Psychological effects

The appearance of multimodality, at its most basic level, can change the way an audience perceives information. The most basic understanding of language comes via semiotics – the association between words and symbols. A multimodal text changes its semiotic effect by placing words with preconceived meanings in a new context, whether that context is audio, visual, or digital. This in turn creates a new, foundationally different meaning for an audience. Bezemer and Kress, two scholars on multimodality and semiotics, argue that students understand information differently when text is delivered in conjunction with a secondary medium, such as image or sound, than when it is presented in alphanumeric format only. This is due to it drawing a viewer's attention to "both the originating site and the site of recontextualization". Meaning is moved from one medium to the next, which requires the audience to redefine their semiotic connections. Recontextualizing an original text within other mediums creates a different sense of understanding for the audience, and this new type of learning can be controlled by the types of media used.
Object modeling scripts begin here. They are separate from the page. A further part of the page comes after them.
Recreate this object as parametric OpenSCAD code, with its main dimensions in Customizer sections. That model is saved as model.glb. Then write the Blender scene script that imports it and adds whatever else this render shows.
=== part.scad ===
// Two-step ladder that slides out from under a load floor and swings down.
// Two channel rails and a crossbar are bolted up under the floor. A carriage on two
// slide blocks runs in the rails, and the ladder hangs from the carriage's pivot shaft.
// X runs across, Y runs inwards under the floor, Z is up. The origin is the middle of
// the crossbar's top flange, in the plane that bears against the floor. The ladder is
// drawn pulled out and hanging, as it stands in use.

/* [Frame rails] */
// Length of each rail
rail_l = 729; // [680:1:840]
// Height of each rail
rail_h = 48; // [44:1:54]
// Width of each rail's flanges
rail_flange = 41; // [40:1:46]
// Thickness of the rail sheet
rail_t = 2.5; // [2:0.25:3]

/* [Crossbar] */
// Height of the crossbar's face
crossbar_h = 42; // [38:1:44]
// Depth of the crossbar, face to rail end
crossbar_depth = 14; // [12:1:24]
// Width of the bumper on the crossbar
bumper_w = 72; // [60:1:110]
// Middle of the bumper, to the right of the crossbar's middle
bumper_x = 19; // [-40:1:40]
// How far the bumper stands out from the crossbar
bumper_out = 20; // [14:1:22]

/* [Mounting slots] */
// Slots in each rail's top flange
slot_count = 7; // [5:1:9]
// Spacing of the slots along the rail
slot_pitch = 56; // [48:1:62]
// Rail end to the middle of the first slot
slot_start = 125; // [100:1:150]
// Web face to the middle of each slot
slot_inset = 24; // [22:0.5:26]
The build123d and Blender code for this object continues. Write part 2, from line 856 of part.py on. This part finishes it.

Multimodality also can be used to associate a text with a specific argumentative purpose, e.g., to state facts, make a definition, cause a value judgment, or make a policy decision. Jeanne Fahnestock and Marie Secor, professors at the University of Maryland and the Pennsylvania State University, labeled the fulfillment of these purposes stases. A text's stasis can be altered by multimodality, especially when several mediums are juxtaposed to create an individualized experience or meaning. For example, an argument that mainly defines a concept is understood as arguing in the stasis of definition; however, it can also be assigned a stasis of value if the way the definition is delivered equips writers to evaluate a concept, or judge whether something is good or bad. If the text is interactive, the audience is facilitated to create their own meaning from the perspective the multimodal text provides. By emphasizing different stases through the use of different modes, writers are able to further engage their audience in creating comprehension.